Thursday, April 27, 2006

You know what im sick and tired of people trying to tell me how to raise my child and further more im tired of my babys dad telling me that he is going to take my daughter away if i cant hold up the financial responsibility of raising her.he is the one refusing to pay child support which means i have to have a part time job finish school and raise a baby all on my own because obviousely jeremy isnt man enough to accept his responsibility in the matter.he acts like i got myself pregnant and he had nothing to do with it. Now he is claiming that he is in fact gay...so why was he sleeping with me?obviousely he just wanted to prove to people that he was a man and could get a female pregnant.but in reality he isnt a man at all..........he can indeed get a girl pregnant, but he can support the girl or the child, or should i say refuses too.im tired of everyones crap!
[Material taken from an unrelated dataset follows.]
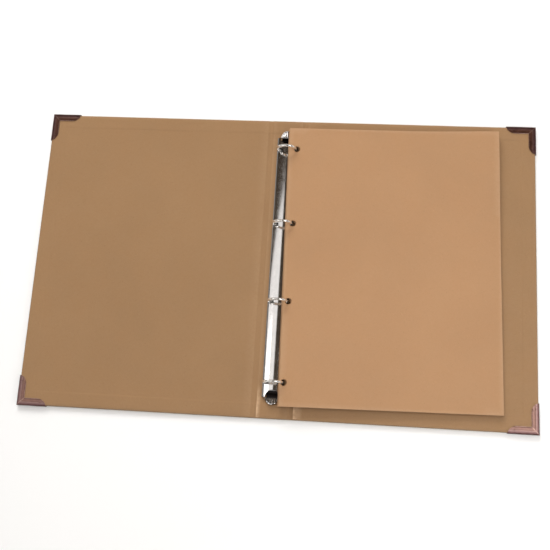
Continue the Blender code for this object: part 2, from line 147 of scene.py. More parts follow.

The only support i get is my mom, my sister, my counsler, a few friends and my father.and the only one out of them that is helping me financially is my mom.FUCK!!!!!!!!!!!!!!!!!!im tired of feeling like im inferior to jeremy and his family even though i know im not.I come from a much more respectful and decent family than he has ever dreamed of.im not trying to be concieted or anything but i was raised to be a respectful responsible and all around good person, yes i fell off track a lot but i got myself back on track and i feel like a better person becaue of it.I guess if jeremy wants to make me feel like im the bad guy thats his thing,but i dont appreciate it cause i know that in this particular case im not.and im not wrong about the way im hadling the situation. i mean for real why would i want someone who cant finish drug treatment, refuses to pay child support, probably isnt clean and sober and who threatens to kidnap my baby around me or my child with out supervision and UA's etc.?if i did let him around i would not be being a responsible mother or adult.yeah im only 17 and technically that makes me a child still but now that im about to be a mother i cant act like a child anymore.Jeremy shouldnt be acting like a child eaither but her is. i personally refuse to do that.so he can eat those apples and if he doesnt like them then oh well.